De plus en plus nombreux, les habitants des DOM sont à la recherche d’un lieu de légitimité de leur parole. Fragile, l’émergence d’une parole légitime y est toujours hantée par la répétition. Du côté des manifestants, barrages et violences agies ont recommencé. « Nou paka maché enkô » (« nous ne marchons plus » fait jouer l’équivocité signifiante de cette expression dans la langue française). La répétition a aussi déterminé certaines positions du gouvernement.
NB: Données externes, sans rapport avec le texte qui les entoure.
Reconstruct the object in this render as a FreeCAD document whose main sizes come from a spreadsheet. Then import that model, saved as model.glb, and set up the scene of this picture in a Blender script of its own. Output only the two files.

Si à la complexité et à la gravité du malaise dans les DOM, l’État se contentait de donner des réponses pour l’immédiat, il aura méconnu le nouveau qui, avec difficulté, essaie d’émerger. Il aura méconnu que là où la représentation politique a défailli, le LKP a pu donner au malaise social des mots pendant les deux premières semaines de conflit. La capacité de l’État à y répondre d’une façon innovante opérerait une coupure d’avec les collusions de longue date et les imageries coloniales persistantes. C’est sa responsabilité d’initier un nouveau temps de l’histoire où la France serait enfin capable d’intégrer sa propre diversité. Nous saurons alors si nous sommes réellement arrivés à la fin annoncée d’un cycle historique.